I am not sure if I would want this technology built into my OS. It is too dangerous if it is not implemented well, and I don't trust MS enough to believe that they (or someone else if others can put triggers into your os) will not attempt to spy on their users. The upside is that SQL gives really great query capability and maybe searching for files will be 5% easier. Is it worth it?
My hidden files summed up to a couple of hundreds of megs of wasted diskspace from my primary disk...
The owls are not what they seem
It's not perfect, but it relies on magic(5), the hints file with signatures of the various types of files. If you have a small magic(5) file you get stuff wrong, and some signatures need to be made "deeper" or smarter tests built in so that otherwise similar files can be told apart.
I can see where it would be advisable to have your file manager or desktop GUI be able to update the magic(5) file by being told that one or more of the files are different and that better signatures need to be generated -- eg, find out what's the same about files a and b but isn't the same as c and d.
Anything is naturally going to have some glitches, and some choices will always need to have an arbitrary definition since the definition of what they are may vary depending on interpretation.
I just think that the overwhelming majority of files *will* be machine-typable based on contents with hints and that adding a lot of extra data to the filesystem will cripple its speed in the long run.
I think the major change from HPFS to NTFS was that HPFS was only capable of locking down permssions to the directory level, and NTFS could do it to the file level.
"History doesn't repeat itself, but it does rhyme." Mark Twain
I think you are right, at least in part. I think that the other issue to consider is the close relationship between WNT and VMS.
The last major release of VMS with a major improvement was back in about '91 when they added in the low level support for transactions in the file system. This was a truly major breakthrough. it is a pity that it came towards the end of the VMS era and as a result was never really exploited by applications.

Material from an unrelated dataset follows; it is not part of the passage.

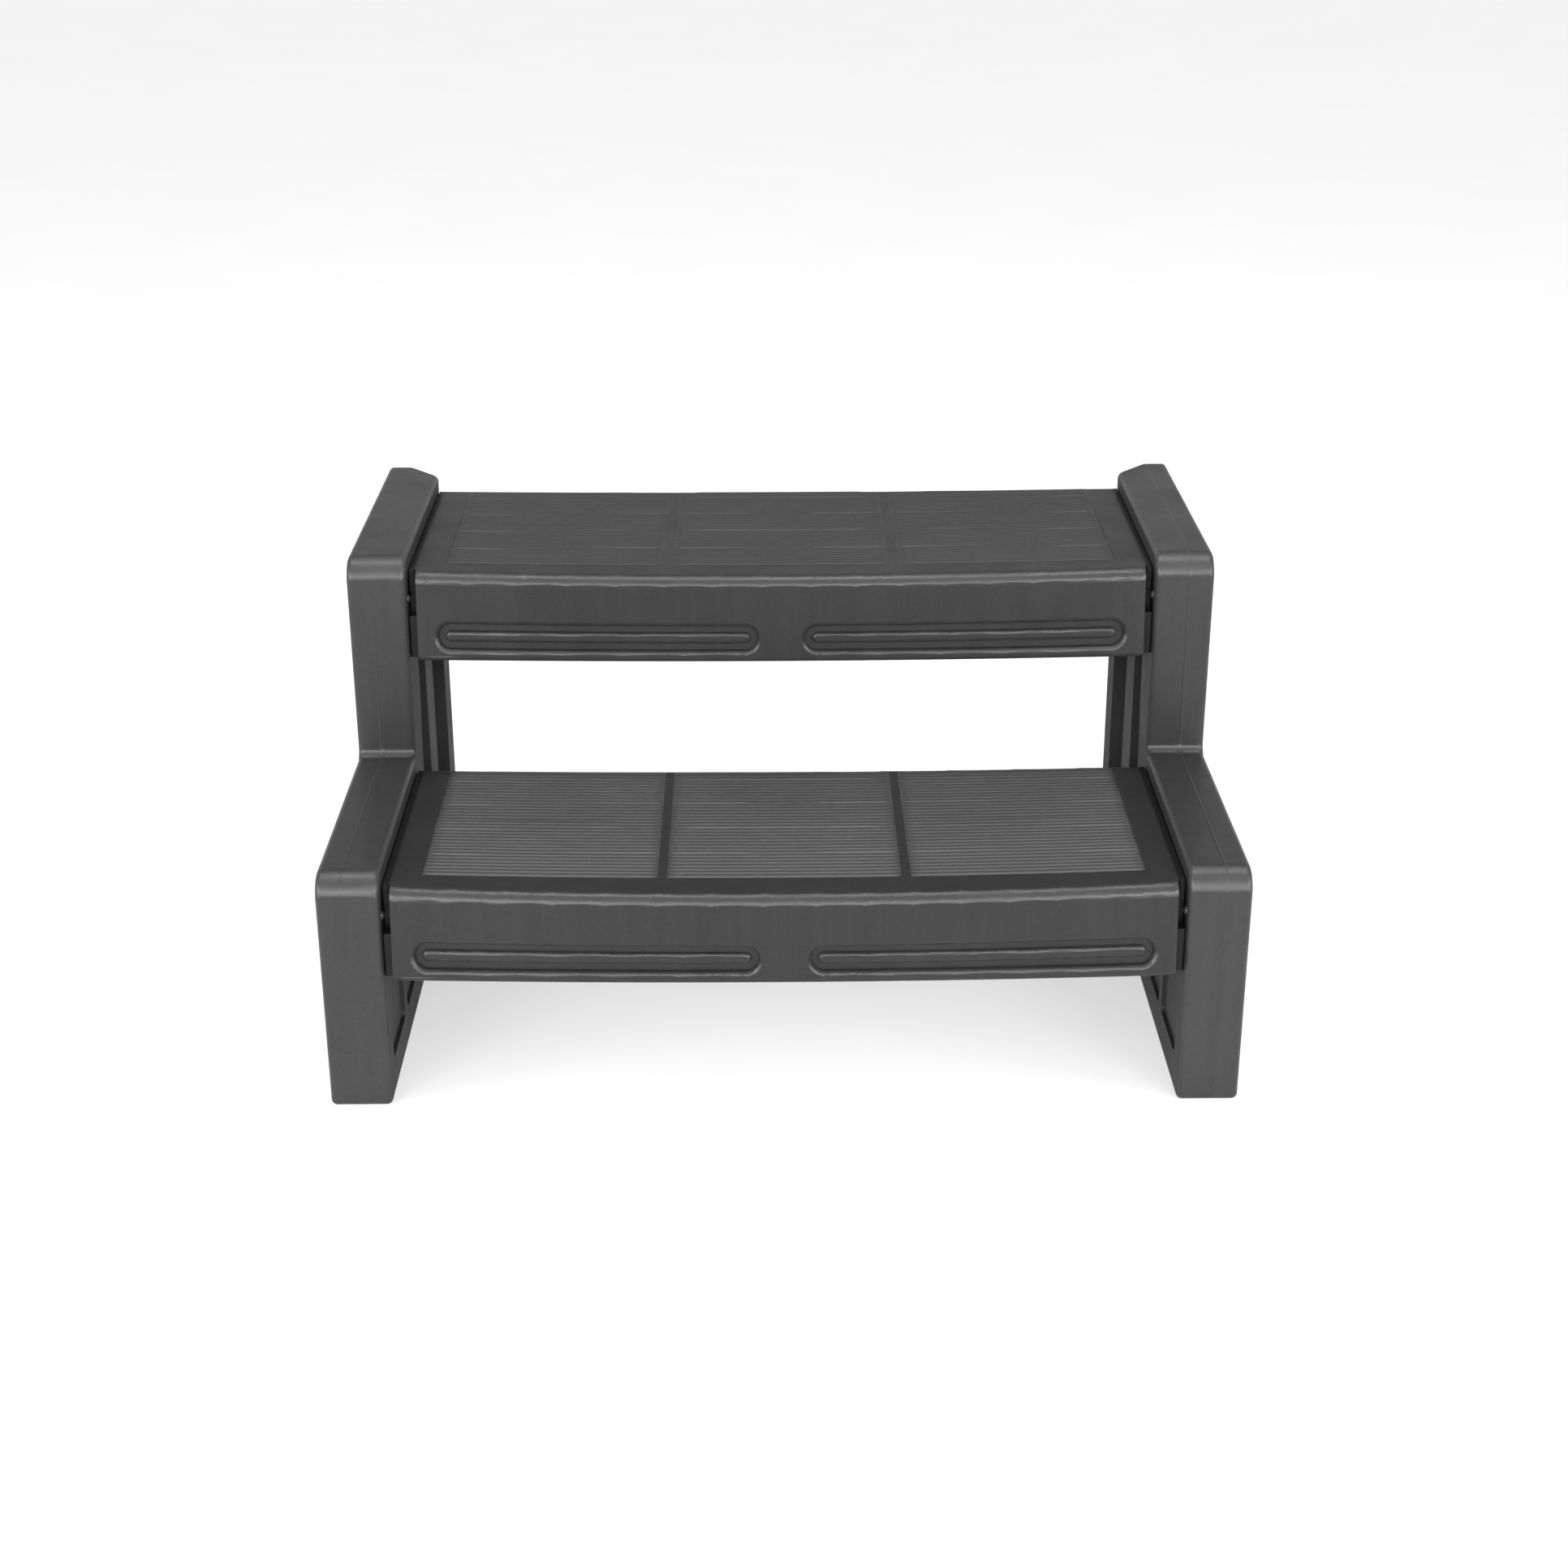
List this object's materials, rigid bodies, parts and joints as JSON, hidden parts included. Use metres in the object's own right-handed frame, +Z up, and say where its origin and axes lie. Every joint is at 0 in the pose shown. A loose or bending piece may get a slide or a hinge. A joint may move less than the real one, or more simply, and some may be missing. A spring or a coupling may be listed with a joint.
{
  "type": "spa step",
  "caption": "Free-standing resin step for a spa or pool: stair-shaped side panels carry ribbed treads with open risers and bowed fronts.",
  "frame": {"origin": "on the ground, in the middle of the width and of the depth of the whole step", "axes": "+X to the right seen from the front, +Y from front to back, +Z up"},
  "size_m": [0.914, 0.686, 0.473],
  "materials": {
    "resin": "satin moulded, dark grey",
    "cap_resin": "satin moulded, dark grey",
    "stainless_steel": "satin",
    "brass": "turned"
  },
  "bodies": {
    "root": {"side_panel_left": "resin", "side_panel_right": "resin", "tread_lower": "resin", "tread_upper": "resin", "screws_lower_left": "stainless_steel", "washers_lower_left": "stainless_steel", "threaded_inserts_lower_left": "brass", "screw_caps_lower_left": "cap_resin", "screws_lower_right": "stainless_steel", "washers_lower_right": "stainless_steel", "threaded_inserts_lower_right": "brass", "screw_caps_lower_right": "cap_resin", "screws_upper_left": "stainless_steel", "washers_upper_left": "stainless_steel", "threaded_inserts_upper_left": "brass", "screw_caps_upper_left": "cap_resin", "screws_upper_right": "stainless_steel", "washers_upper_right": "stainless_steel", "threaded_inserts_upper_right": "brass", "screw_caps_upper_right": "cap_resin"}
  },
  "joints": []
}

The advantage of a transaction based file system is that you can write updates out to disk without having to worry about partial completion. You know that the write will either succeed completely or fail completely. It is not possible for the program to crash in mid write and leave the data in a corrupted state.
This would be a major advantage for application programmers. You could get ACID properties without having to mess arround changing your data structures to use SQL. You would not need to deal with the twits who think that Entity Relationships are the latest thing in comp sci rather than what they really are, an obsolete throwback from the COBOL era. You would not need UML or any of that rubbish either. And you can hand your Oracle DBA their pink slip.
All in all a win win situation, unless that is you are an Oracle DBA or hold Oracle stock.
Looking for an Information Security student project suggestion?
Try http://dotcrimeManifesto.com/
And 30 years ago the bleeding-edge filesystems (non-UNIX) did have metadata and resource forks and other whizbang ideas. Guess what? They sucked. You can't pipe a multistream file. You can't send it over the network. You can't dump it to tape. First you have to convert your whiz-bang metadata enabled file into a "bag of bytes" file. This means you need to manually add an additional "convert to bag of bytes" step before you do anything unusual with a file. UNIX removes the complexity by forcing the applications to save into the "bag of bytes" file format from the start. The metadata is still within the file, but the application put it there, and the application knows how to get it out.
The UNIX people chose simplicity over complexity. History has shown that if people want metadata then they can implement it inside their applications (ID3 tags, TAR, GZIP headers). This is one of the many reasons why UNIX still survives: it dictates the means to store data, without enforcing a policy about what data is stored. Applications can then grow and evolve to include new-and-unthought-of metadata. This would not be possible if the UNIX filesystem had forced a restricted set of metadata onto everybody from the start.
People who don't learn history are doomed to repeat it.
I think:
- enough people who know a thing or two more about this than me are talking about it
- now MS is talking about creating an Object File System
- and we know SQL Server research has been going into making it handle less structured data more effectively
I think it all points to credibility. That's not to say there won't be some add-on for additional SQL Server functionality, but I think it's believable that the core functionality of storing and retrieving objects in OFS will come from SQL Server.MSDE _is_ SQL Server throttled for = 10 users and without the visual tools.
I have a website. It's about Macs.
Ummmm, it certainly will if you do "xhost +localhost" or whatever.
Better yet, disable the Active Desktop. (Uncheck "view as web page".) If you just have to have a jpg/gif as a background, convert it to a bitmap and set it up the traditional way.
When AD is installed, it uses processor power to generate the desktop view (refreshing the screen). When using a bmp the image is cached in video ram and the video card is responsible for refreshing the desktop view. After all, that's what it's made for, but AD basically runs your desktop in Internet Explorer in a hidden window. At least that's what I'm guessing.
If you don't understand what I just said, you are too stupid to use a computer. Buy a pencil.